◆ REQUIREMENTS ◆
Nothing but the lines from the line that contains "for number, span" through the line that contains "record = json.load(file)" should appear in the output, each reproduced exactly.

◆ SUPPLIED MATERIAL ◆
* * *

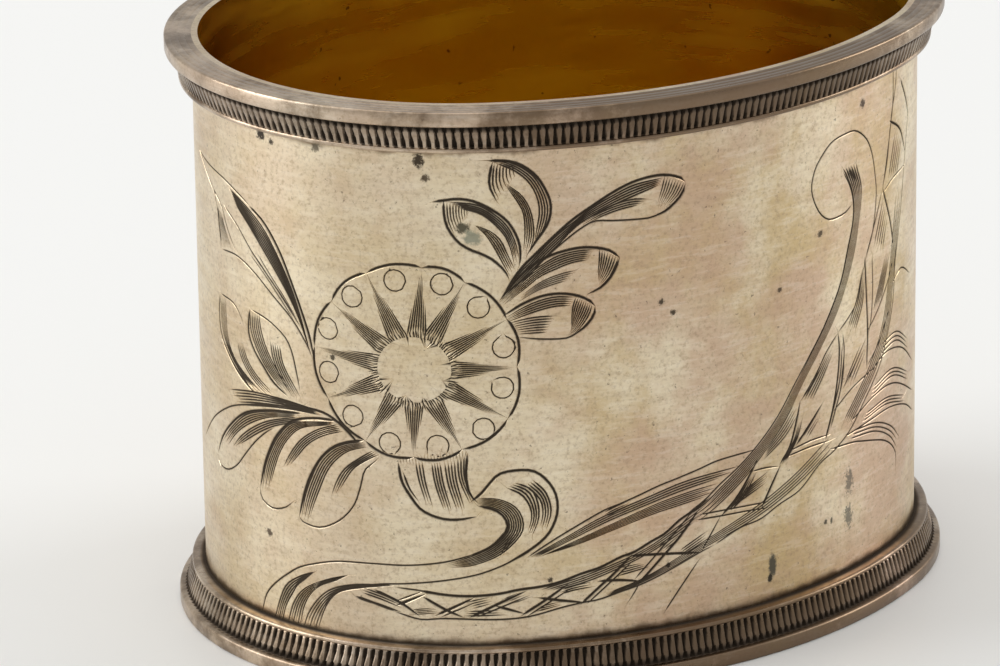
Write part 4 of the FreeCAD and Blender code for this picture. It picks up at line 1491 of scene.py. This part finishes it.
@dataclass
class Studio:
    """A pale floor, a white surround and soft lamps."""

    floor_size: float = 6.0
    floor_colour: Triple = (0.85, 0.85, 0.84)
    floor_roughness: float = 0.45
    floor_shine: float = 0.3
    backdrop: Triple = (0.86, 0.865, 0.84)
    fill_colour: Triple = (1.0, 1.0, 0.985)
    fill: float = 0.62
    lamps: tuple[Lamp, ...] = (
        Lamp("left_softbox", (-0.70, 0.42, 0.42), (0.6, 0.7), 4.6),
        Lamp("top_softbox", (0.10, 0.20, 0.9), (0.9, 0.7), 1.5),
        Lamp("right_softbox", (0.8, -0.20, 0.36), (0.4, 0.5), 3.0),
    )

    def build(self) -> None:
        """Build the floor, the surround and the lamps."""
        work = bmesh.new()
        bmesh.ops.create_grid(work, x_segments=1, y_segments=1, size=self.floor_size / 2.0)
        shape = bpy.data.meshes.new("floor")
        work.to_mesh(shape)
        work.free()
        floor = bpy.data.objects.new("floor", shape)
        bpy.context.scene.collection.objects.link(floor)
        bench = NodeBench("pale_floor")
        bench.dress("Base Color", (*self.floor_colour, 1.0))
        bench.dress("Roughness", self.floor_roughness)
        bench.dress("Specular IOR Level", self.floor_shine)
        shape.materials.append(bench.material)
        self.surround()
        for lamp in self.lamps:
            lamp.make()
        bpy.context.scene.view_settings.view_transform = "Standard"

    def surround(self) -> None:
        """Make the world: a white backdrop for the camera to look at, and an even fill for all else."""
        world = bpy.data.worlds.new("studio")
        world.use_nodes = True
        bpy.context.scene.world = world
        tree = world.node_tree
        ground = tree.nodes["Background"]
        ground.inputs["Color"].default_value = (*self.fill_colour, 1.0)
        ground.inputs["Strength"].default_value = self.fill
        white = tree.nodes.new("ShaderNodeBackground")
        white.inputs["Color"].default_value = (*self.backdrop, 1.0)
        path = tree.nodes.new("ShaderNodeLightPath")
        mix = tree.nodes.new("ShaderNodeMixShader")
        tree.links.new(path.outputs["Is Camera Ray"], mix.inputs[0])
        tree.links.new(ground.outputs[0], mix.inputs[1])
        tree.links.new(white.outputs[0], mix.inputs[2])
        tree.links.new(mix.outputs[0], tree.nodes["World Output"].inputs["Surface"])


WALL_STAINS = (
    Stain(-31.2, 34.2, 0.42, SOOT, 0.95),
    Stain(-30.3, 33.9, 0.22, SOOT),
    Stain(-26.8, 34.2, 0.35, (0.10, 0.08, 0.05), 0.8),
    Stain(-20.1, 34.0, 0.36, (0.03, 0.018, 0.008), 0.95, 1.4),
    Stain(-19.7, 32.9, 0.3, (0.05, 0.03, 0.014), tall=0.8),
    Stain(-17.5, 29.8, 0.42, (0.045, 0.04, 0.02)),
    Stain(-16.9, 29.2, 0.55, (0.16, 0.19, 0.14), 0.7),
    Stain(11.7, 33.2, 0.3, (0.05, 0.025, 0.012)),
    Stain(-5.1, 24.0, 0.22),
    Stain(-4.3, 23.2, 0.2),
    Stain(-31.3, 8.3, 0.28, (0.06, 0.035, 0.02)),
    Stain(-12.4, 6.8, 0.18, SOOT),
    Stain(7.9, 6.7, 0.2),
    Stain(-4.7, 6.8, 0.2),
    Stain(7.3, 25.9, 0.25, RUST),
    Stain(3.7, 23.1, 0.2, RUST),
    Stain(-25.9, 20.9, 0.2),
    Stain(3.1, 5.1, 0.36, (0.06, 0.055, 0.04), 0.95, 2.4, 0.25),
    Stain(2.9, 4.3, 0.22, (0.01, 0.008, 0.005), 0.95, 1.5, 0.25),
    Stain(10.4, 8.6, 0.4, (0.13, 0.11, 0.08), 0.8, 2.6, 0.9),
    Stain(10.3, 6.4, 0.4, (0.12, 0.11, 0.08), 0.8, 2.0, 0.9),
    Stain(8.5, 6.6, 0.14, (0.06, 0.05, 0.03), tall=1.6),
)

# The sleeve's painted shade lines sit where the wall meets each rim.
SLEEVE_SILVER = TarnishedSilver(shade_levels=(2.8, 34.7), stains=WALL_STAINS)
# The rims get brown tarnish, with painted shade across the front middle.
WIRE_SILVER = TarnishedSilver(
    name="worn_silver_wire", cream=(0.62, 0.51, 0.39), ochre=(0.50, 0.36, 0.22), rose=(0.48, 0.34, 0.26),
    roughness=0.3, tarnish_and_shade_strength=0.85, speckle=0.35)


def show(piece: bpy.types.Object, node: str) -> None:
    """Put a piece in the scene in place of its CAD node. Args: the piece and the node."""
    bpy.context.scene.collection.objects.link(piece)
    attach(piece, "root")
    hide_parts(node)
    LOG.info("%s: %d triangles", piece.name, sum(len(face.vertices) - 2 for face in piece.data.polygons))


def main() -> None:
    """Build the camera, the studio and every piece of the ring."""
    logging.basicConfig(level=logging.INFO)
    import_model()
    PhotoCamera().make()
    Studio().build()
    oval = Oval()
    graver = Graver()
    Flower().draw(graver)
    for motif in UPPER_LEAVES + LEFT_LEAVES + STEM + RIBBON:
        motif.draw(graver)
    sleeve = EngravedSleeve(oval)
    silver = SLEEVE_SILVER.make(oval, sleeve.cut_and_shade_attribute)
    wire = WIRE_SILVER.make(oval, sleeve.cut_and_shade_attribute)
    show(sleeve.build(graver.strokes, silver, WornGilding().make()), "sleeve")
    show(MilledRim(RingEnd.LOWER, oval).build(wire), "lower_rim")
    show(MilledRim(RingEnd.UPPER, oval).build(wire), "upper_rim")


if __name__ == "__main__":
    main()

* * *

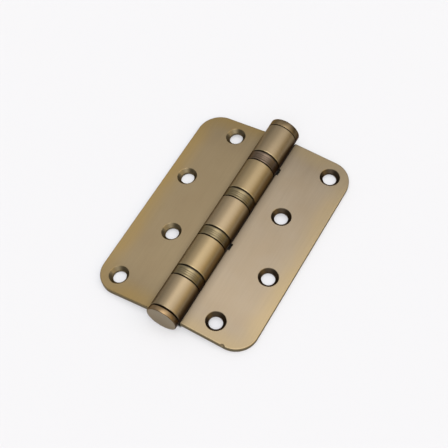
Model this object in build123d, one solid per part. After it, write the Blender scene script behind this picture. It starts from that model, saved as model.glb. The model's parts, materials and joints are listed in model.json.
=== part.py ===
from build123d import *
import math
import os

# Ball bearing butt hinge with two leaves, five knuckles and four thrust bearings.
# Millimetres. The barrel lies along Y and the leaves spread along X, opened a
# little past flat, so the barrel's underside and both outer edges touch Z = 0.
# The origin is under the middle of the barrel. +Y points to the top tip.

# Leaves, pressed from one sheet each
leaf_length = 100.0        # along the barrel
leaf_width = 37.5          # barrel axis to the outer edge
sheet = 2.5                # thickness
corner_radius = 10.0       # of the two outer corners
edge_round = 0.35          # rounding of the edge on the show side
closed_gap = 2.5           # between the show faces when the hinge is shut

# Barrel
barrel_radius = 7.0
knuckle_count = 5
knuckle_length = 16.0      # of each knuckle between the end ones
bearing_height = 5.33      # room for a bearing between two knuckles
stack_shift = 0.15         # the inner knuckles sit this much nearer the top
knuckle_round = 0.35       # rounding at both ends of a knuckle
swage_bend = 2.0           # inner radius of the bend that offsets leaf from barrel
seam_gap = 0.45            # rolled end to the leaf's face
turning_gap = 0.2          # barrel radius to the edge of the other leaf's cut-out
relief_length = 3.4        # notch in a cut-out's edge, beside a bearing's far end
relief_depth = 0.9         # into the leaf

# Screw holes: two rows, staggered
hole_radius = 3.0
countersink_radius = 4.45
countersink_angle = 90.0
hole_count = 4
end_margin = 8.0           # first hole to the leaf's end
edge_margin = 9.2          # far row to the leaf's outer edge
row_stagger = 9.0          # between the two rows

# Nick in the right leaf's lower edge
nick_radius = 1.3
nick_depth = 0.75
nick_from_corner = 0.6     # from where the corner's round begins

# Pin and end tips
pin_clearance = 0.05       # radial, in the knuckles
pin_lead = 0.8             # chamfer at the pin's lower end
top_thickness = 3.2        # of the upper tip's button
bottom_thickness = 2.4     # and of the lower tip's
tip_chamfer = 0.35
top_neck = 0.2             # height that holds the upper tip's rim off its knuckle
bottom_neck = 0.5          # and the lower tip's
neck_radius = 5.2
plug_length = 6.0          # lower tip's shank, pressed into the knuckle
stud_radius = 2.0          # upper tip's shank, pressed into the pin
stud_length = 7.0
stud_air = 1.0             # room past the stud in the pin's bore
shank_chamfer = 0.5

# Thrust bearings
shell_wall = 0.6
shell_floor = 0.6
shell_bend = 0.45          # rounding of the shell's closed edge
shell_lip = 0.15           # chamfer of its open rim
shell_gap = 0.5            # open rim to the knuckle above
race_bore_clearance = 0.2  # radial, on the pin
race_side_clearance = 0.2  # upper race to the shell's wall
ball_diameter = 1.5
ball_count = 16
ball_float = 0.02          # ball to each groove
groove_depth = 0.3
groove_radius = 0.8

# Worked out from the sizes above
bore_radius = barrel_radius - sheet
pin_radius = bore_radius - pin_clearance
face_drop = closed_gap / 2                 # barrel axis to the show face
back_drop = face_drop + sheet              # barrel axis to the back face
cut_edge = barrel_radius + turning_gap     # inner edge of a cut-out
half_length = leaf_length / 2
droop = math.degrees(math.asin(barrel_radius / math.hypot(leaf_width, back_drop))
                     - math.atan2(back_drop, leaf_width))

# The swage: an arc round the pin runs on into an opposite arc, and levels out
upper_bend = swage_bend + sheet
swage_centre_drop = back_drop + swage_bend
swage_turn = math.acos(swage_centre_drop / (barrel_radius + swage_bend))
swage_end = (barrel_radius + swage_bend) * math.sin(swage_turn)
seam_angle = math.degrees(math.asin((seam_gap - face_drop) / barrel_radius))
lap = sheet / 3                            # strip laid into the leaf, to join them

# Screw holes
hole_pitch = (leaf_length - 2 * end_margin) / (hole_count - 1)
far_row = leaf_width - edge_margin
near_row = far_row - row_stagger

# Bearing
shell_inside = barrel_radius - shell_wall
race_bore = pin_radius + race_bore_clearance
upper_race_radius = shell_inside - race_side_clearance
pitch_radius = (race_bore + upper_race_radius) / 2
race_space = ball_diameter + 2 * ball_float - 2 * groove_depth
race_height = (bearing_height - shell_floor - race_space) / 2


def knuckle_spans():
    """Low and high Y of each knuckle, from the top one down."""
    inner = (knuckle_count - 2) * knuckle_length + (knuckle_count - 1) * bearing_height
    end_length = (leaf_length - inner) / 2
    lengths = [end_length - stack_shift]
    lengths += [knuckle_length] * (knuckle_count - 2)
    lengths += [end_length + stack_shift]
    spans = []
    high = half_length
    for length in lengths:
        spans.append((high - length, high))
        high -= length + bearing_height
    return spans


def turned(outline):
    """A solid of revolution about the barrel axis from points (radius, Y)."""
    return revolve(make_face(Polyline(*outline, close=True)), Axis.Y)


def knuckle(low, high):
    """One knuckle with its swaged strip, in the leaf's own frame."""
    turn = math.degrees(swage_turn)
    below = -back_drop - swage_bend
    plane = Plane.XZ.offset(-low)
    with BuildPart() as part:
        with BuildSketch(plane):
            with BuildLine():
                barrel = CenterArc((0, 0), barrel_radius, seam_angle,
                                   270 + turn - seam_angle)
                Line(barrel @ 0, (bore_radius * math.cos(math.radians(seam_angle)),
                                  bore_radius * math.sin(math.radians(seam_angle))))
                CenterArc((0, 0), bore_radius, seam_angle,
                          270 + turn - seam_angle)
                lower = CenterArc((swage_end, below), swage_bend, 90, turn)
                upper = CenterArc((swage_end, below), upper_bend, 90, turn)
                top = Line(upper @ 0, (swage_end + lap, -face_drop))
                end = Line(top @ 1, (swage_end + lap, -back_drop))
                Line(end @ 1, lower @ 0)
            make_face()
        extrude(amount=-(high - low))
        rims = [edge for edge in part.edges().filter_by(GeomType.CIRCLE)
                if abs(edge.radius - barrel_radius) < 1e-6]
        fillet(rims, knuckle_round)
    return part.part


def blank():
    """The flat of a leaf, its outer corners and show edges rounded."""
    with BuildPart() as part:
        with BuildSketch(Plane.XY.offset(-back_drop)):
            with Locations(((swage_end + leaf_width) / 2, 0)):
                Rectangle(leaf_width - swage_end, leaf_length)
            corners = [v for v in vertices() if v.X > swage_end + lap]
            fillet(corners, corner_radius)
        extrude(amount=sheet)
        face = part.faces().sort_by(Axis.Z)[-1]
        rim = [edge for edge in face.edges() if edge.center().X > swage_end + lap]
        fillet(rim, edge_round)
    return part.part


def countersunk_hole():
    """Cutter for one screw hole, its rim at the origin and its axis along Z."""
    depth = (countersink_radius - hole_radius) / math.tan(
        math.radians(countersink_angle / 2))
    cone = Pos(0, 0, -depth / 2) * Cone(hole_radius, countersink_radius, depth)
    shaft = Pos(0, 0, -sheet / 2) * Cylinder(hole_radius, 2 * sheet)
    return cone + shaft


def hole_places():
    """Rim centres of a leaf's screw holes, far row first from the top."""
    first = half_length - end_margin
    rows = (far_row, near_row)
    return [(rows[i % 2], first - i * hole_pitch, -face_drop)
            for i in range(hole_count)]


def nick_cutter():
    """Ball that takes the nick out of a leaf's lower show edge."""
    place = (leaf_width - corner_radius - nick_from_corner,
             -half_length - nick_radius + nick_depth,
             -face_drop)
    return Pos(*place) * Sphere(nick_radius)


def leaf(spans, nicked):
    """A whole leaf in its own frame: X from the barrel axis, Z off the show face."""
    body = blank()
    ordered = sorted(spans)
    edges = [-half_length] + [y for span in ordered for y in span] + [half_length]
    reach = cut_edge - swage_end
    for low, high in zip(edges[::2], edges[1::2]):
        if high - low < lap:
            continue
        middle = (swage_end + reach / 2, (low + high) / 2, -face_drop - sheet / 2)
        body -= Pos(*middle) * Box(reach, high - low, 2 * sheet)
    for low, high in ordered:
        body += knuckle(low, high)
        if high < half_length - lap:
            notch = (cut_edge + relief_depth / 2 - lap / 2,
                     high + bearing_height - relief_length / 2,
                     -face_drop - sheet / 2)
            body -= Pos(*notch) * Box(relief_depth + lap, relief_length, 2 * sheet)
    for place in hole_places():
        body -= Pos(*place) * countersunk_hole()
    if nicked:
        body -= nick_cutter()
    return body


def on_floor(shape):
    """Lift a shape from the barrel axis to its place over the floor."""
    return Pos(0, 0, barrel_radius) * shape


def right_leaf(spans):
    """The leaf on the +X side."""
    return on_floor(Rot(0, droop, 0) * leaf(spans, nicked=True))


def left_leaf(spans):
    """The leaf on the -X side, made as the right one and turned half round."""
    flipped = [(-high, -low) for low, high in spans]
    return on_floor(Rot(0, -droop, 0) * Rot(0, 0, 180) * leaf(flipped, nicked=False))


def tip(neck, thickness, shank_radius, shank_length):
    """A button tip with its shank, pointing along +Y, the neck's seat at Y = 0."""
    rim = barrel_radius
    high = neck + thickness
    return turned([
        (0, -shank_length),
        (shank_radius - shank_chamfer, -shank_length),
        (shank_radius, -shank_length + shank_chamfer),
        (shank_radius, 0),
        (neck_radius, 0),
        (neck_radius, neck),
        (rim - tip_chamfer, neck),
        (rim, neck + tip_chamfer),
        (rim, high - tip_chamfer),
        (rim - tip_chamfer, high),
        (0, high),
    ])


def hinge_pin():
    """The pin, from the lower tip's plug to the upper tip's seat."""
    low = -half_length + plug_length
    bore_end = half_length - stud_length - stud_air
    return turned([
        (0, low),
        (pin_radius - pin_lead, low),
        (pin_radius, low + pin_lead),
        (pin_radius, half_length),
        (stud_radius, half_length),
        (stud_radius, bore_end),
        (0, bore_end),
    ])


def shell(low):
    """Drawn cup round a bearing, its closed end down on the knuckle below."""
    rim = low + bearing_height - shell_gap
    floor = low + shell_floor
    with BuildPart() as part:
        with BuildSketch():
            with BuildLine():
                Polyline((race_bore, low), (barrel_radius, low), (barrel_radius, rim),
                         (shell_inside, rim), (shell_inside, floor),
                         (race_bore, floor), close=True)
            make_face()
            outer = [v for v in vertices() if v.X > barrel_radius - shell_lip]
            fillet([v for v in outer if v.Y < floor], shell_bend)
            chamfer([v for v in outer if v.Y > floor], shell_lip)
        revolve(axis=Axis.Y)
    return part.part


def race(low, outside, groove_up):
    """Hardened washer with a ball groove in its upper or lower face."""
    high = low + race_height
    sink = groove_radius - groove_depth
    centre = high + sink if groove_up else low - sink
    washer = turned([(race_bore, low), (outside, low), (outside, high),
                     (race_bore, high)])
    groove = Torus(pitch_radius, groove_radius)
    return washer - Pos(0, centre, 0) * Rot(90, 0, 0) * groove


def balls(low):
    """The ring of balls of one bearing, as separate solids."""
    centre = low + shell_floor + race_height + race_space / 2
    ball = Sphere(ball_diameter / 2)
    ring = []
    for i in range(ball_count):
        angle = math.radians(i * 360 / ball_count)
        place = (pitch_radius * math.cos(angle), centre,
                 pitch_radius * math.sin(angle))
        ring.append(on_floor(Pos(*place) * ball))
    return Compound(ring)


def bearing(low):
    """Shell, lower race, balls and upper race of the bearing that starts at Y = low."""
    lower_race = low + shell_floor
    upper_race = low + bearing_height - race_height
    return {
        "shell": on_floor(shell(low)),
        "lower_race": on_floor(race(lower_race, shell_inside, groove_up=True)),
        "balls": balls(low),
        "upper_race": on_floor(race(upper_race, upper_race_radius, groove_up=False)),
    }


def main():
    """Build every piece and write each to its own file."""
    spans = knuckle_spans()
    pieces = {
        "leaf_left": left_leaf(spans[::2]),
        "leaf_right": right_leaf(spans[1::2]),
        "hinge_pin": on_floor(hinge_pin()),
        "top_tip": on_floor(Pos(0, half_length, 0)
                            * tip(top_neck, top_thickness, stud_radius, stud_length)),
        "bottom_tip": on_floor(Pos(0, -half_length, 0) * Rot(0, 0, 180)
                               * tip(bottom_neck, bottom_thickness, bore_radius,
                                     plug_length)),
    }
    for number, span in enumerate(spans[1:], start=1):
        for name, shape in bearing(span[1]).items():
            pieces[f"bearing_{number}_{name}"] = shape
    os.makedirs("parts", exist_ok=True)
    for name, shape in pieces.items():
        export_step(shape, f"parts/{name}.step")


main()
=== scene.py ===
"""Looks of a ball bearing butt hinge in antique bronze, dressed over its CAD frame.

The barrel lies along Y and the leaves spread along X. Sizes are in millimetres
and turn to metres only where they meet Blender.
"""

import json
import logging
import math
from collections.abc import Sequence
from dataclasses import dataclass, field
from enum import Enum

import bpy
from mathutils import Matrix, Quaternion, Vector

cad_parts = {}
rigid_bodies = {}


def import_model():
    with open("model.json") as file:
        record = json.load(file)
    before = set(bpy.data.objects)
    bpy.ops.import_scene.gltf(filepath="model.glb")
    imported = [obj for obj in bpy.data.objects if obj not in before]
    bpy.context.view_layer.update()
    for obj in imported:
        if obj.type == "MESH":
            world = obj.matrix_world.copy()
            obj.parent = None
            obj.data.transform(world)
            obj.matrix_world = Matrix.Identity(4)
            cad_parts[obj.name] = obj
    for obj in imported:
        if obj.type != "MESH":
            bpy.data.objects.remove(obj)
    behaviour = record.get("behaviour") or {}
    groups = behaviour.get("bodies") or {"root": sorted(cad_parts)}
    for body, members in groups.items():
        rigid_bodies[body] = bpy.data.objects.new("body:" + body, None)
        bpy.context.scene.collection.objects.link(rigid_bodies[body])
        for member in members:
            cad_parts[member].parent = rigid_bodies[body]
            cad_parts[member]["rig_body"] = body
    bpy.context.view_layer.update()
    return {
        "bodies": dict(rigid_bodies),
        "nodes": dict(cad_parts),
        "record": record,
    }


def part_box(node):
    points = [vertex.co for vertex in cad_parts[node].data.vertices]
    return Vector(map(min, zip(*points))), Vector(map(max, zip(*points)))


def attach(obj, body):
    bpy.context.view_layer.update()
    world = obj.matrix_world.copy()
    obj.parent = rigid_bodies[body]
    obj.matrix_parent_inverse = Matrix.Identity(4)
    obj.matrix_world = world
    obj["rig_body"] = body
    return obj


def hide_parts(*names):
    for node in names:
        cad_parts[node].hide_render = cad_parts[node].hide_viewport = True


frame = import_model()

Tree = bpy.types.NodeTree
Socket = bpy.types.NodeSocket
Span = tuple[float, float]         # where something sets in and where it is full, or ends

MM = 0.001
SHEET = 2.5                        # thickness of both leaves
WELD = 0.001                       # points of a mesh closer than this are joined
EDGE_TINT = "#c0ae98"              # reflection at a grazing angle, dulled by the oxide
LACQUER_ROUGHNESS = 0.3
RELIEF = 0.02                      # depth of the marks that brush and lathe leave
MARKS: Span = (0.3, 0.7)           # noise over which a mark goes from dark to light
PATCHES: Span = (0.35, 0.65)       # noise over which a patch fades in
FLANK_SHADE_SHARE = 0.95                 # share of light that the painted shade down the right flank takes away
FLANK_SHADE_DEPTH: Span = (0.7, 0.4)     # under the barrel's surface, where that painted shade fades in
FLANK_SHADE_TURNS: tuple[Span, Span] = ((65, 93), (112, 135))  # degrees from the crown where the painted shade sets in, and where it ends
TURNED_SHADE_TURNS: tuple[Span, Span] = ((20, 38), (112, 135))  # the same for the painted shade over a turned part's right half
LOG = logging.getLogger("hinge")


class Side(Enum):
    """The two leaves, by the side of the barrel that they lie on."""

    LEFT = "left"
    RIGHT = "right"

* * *

◆ SOLUTION FOR THIS PROBLEM ◆
    for number, span in enumerate(spans[1:], start=1):
        for name, shape in bearing(span[1]).items():
            pieces[f"bearing_{number}_{name}"] = shape
    os.makedirs("parts", exist_ok=True)
    for name, shape in pieces.items():
        export_step(shape, f"parts/{name}.step")


main()
=== scene.py ===
"""Looks of a ball bearing butt hinge in antique bronze, dressed over its CAD frame.

The barrel lies along Y and the leaves spread along X. Sizes are in millimetres
and turn to metres only where they meet Blender.
"""

import json
import logging
import math
from collections.abc import Sequence
from dataclasses import dataclass, field
from enum import Enum

import bpy
from mathutils import Matrix, Quaternion, Vector

cad_parts = {}
rigid_bodies = {}


def import_model():
    with open("model.json") as file:
        record = json.load(file)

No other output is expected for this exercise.